The Congressional Budget Office (CBO) and the Food and Agricultural Policy Research Institute (FAPRI) have used a stochastic approach to estimate outlays and cost legislative proposals for some time. CBO adopted a stochastic approach for crop sector analysis in September 1995 while working on the 1995/96 budget reconciliation/farm bill debate. FAPRI adopted a stochastic approach just prior to the 2002 farm bill debate.627

140. Indeed, the July 2006 FAPRI baseline from which the data in Table 27 is taken is simply an update of the "full" 2006 baseline published earlier. The earlier baseline clarifies that "[i]n recent years, we have reported average values from the stochastic analysis for government costs and farm income and traditional point estimates for all other variables."628 Thus, the simple answer that Brazil fails to provide is that – at the time FAPRI issued its July 2006 baseline update FAPRI projected that in MY 2007 the marketing loan payment would be less than one-half of a cent and thereafter would amount to nothing at all.

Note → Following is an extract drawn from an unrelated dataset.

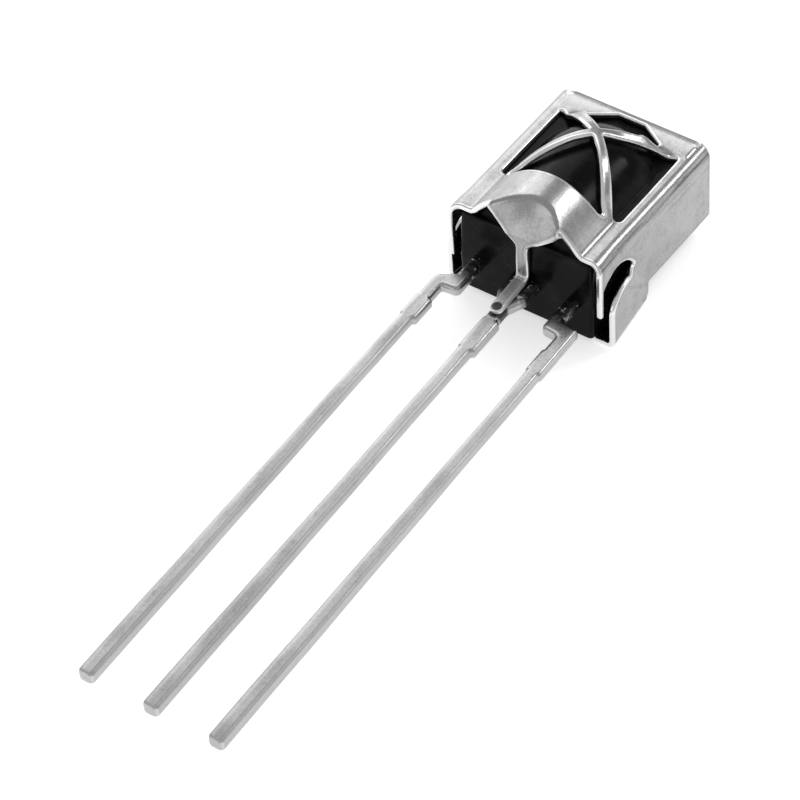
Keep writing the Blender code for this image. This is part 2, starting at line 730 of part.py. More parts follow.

The very fact that the projection was made – projections that were considered sufficiently reliable for Brazil to include in its written submission and use in its modeling exercise – confirm that marketing loan program was not set up pursuant to some master "design" to result in large payments.

141. What the marketing loan program under the FSRI Act of 2002 was designed to do, moreover, was expire after MY 2007. Thus, regardless of whether projections are "deterministic" or "stochastic," whether they are of $1 or $1 billion, the fact is none of them take into account the fact that, as currently scheduled, no marketing loan payments will be made under the FSRI Act of 2002 in MY 2008. That fact alone renders Brazil's claims moot to the extent that they extend to any hypothetical measures in that year.